Mais à l’inverse de cet ensemble si pacifique, l’histoire de San Pietro est extrêmement tourmentée. En 1780, époque de la suppression des ordres religieux, les Pères augustins furent chassés et les nefs servirent de gymnase aux artilleurs. Avec Napoléon, vingt ans après, ce fut pire: la démolition du couvent provoqua l’écroulement de la nef et l’église devint un dépôt de bois et de foin. Dans ces sombres années, les reliques d’Augustin, conservées dans l’urne d’argent voulue par le roi Liutprand, avaient été transférées dans la cathédrale de la ville, tandis que le grand tombeau, avec ses 95 statues et ses 50 bas-reliefs, était abandonné dans la sacristie où il avait été construit et ouvragé par les sculpteurs de Gian Galeazzo Visconti. Le retour des reliques eut solennellement lieu le 7 octobre 1900. Entre temps, l’église avait été restaurée et le tombeau transporté là où nous le voyons aujourd’hui, au cœur du presbyterium.
La façade de la basilique San Pietro in Ciel d’Oro, Pavie

La façade de la basilique San Pietro in Ciel d’Oro, Pavie

Il y a quelque chose d’affectueusement hyperbolique dans ce sépulcre qui réunit une véritable foule autour du saint; le marbre pullule de personnages et de petites scènes de la vie d’Augustin. Des personnages de la vie quotidienne, des femmes, des enfants qui sont mêlés à sa vie et qui, comme lui, lèvent la tête vers le grand Ambroise qui prêche du haut de la chaire. On retrouve ce saint dans la scène cruciale où il vêt Augustin de l’habit de catéchumène: Augustin, à genoux, plie le cou pour faciliter l’opération. À droite et à gauche, sa mère Monique et Simplicianus suivent le rite avec la plus grande componction. Nous retrouvons Monique dans la scène de ses funérailles; son corps porté par les moines va faire son entrée dans l’église d’Ostie qui en accueille provisoirement la dépouille (celle-ci est actuellement conservée dans l’église Saint-Augustin, à Rome): avec ces deux pins maritimes qui se dressent derrière le cortège, le sculpteur nous fait comprendre que nous ne sommes plus dans la plaine du Pô.
Les deux plus belles scènes se trouvent néanmoins dans les panneaux triangulaires du couronnement qui racontent les miracles du saint. Sur le petit panneau de droite, Augustin se promène avec un livre sous le bras et rencontre un groupe de pèlerins estropiés, tous munis de béquilles. Il leur indique l’église qui est indiscutablement celle de San Pietro, comme on le voit dans la scène suivante où est représentée la façade avec son toit à deux pentes et ses arcatures aveugles. Les pèlerins sont maintenant sortis de l’église, sans béquilles car le miracle a eu lieu.

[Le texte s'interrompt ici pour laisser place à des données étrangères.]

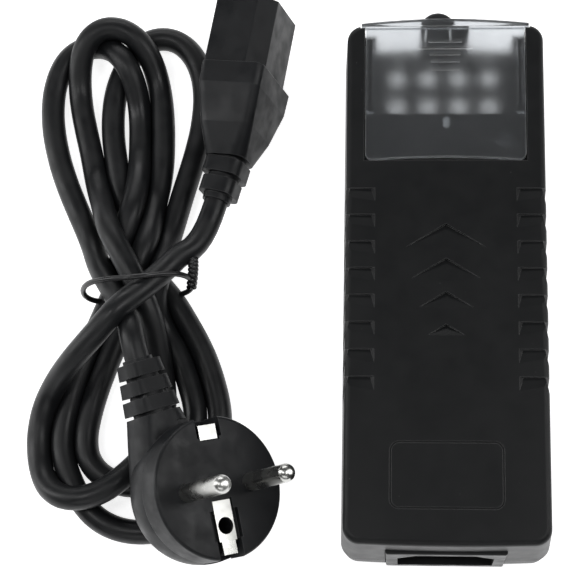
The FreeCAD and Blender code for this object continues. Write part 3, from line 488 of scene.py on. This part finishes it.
def addWire(name, points, radius):
    curve = bpy.data.curves.new(name, "CURVE")
    curve.dimensions = "3D"
    curve.bevel_depth = radius * mm
    curve.bevel_resolution = 4
    spline = curve.splines.new("POLY")
    spline.points.add(len(points) - 1)
    for point, place in zip(spline.points, points):
        point.co = (*(Vector(place) * mm), 1)
    holder = bpy.data.objects.new(name + "_holder", curve)
    mesh = bpy.data.meshes.new_from_object(holder)
    for face in mesh.polygons:
        face.use_smooth = True
    wire = bpy.data.objects.new(name, mesh)
    bpy.context.scene.collection.objects.link(wire)
    bpy.data.objects.remove(holder)
    return wire


def tiePoints():
    cx, cy, cz = tieSet["centre"]
    loop = []
    sweep = 2 * tieSet["halfSweep"]
    for i in range(tieSet["steps"] + 1):
        turn = math.radians(-tieSet["halfSweep"] + sweep * i / tieSet["steps"]) + math.pi
        lean = 1.5 * math.cos(turn) + 0.5 * math.sin(3 * turn)
        loop.append((cx + tieSet["halfWidth"] * math.cos(turn), cy + lean,
                     cz + tieSet["halfHeight"] * math.sin(turn)))
    return loop


def tailPoints(phase):
    cx, cy, cz = tieSet["centre"]
    start = Vector((cx + tieSet["halfWidth"] - 0.2, cy, cz + 0.5))
    points = []
    for i in range(tieSet["tailSteps"] + 1):
        share = i / tieSet["tailSteps"]
        along = start + Vector((tieSet["tailDrift"] * math.sin(2.2 * share),
                                tieSet["tailLength"] * share * 0.75,
                                tieSet["tailRise"] * math.sin(1.9 * share)))
        turn = 2 * math.pi * tieSet["tailTurns"] * share + phase
        points.append(along + tieSet["tailRadius"] * Vector((math.cos(turn), 0, math.sin(turn))))
    return points


tieLoop = addWire("twist_tie_loop", tiePoints(), tieSet["wire"])
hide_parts("twist_tie")
tiePieces = [tieLoop, addWire("twist_tie_tail_a", tailPoints(0.0), tieSet["wire"] * 0.9),
             addWire("twist_tie_tail_b", tailPoints(math.pi), tieSet["wire"] * 0.9)]
for wire in tiePieces:
    paint(wire, "tie")
    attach(wire, "lead")
print("twist tie made")


# Floor and light: a pale table, four low soft lights round it and two small ones overhead.
floorSet = {"size": 3.0, "height": -0.0002, "colour": (0.86, 0.87, 0.88),
            "cloud": (0.90, 0.90, 0.91), "cloudSize": 30, "glow": 0.82}


def addFloor():
    half, height = floorSet["size"] / 2, floorSet["height"]
    mesh = bpy.data.meshes.new("floor")
    corners = [(-half, -half), (half, -half), (half, half), (-half, half)]
    mesh.from_pydata([(x, y, height) for x, y in corners], [], [(0, 1, 2, 3)])
    floor = bpy.data.objects.new("floor", mesh)
    bpy.context.scene.collection.objects.link(floor)
    material = bpy.data.materials.new("floor_paper")
    material.use_nodes = True
    shader = material.node_tree.nodes["Principled BSDF"]
    tree = material.node_tree
    place = tree.nodes.new("ShaderNodeTexCoord").outputs["Object"]
    cloud = noiseAt(tree, place, floorSet["cloudSize"])
    tint = mixColours(tree, cloud, floorSet["colour"], floorSet["cloud"])
    link(tree, tint, shader.inputs["Base Color"])
    shader.inputs["Roughness"].default_value = 0.9
    shader.inputs["Emission Color"].default_value = (1, 1, 1, 1)
    shader.inputs["Emission Strength"].default_value = floorSet["glow"]
    mesh.materials.append(material)


def addSoftLight(name, place, aim, width, height, power):
    data = bpy.data.lights.new(name, "AREA")
    data.shape = "RECTANGLE"
    data.size, data.size_y, data.energy = width, height, power
    light = bpy.data.objects.new(name, data)
    bpy.context.scene.collection.objects.link(light)
    light.location = place
    light.rotation_euler = (Vector(aim) - Vector(place)).to_track_quat("-Z", "Y").to_euler()


def addLights():
    addSoftLight("softbox_near", (-0.05, -0.80, 0.55), (0, -0.02, 0), 0.9, 0.30, 1.6)
    addSoftLight("softbox_left", (-0.85, 0.05, 0.45), (-0.05, 0, 0), 0.30, 0.9, 3.6)
    addSoftLight("softbox_right", (0.80, 0.10, 0.60), (0, 0, 0), 0.30, 0.9, 3.0)
    addSoftLight("overhead_left", (-0.34, -0.10, 1.00), (-0.03, -0.05, 0), 0.20, 0.25, 1.5)
    addSoftLight("overhead_right", (0.42, -0.10, 1.00), (0.03, -0.05, 0), 0.20, 0.25, 1.7)
    addSoftLight("softbox_far", (-0.1, 0.80, 0.45), (0, 0.05, 0), 0.8, 0.25, 2.5)
    world = bpy.data.worlds.new("room")
    world.use_nodes = True
    world.node_tree.nodes["Background"].inputs["Color"].default_value = (0.95, 0.97, 1.0, 1)
    world.node_tree.nodes["Background"].inputs["Strength"].default_value = 0.07
    bpy.context.scene.world = world


addFloor()
addLights()
bpy.context.scene.view_settings.view_transform = "Standard"
print("floor and lights set")

bpy.context.view_layer.update()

L’un d’entre eux, n’en pouvant plus de garder la nouvelle pour lui, s’éloigne en hâte pour l’annoncer à tout le monde. Nous retrouvons un autre groupe dans la scène du prieur guéri qui célèbre la fête de saint Augustin; les gens se pressent contre les portes de l’église, les branches des arbres semblent partager l’allégresse générale, et le sculpteur a poussé la minutie jusqu’à dessiner dans ce minuscule espace la forme des deux cloches qui semblent sonner en pleine fête, comme celles des Fiancés de Manzoni lorsqu’elles accueillent le cardinal Frédéric.
Loin d’être funèbre, ce tombeau a quelque chose de festif. Ses dimensions imposantes ne sont en effet pas dictées par le goût de l’hyperbole et des grandes célébrations mais manifestent tout simplement le désir de faire place à tous ceux qui voulaient participer à la fête du saint évêque. Visages et corps d’un catholicisme lombard, d’un catholicisme heureux d’avoir eu un père comme Augustin.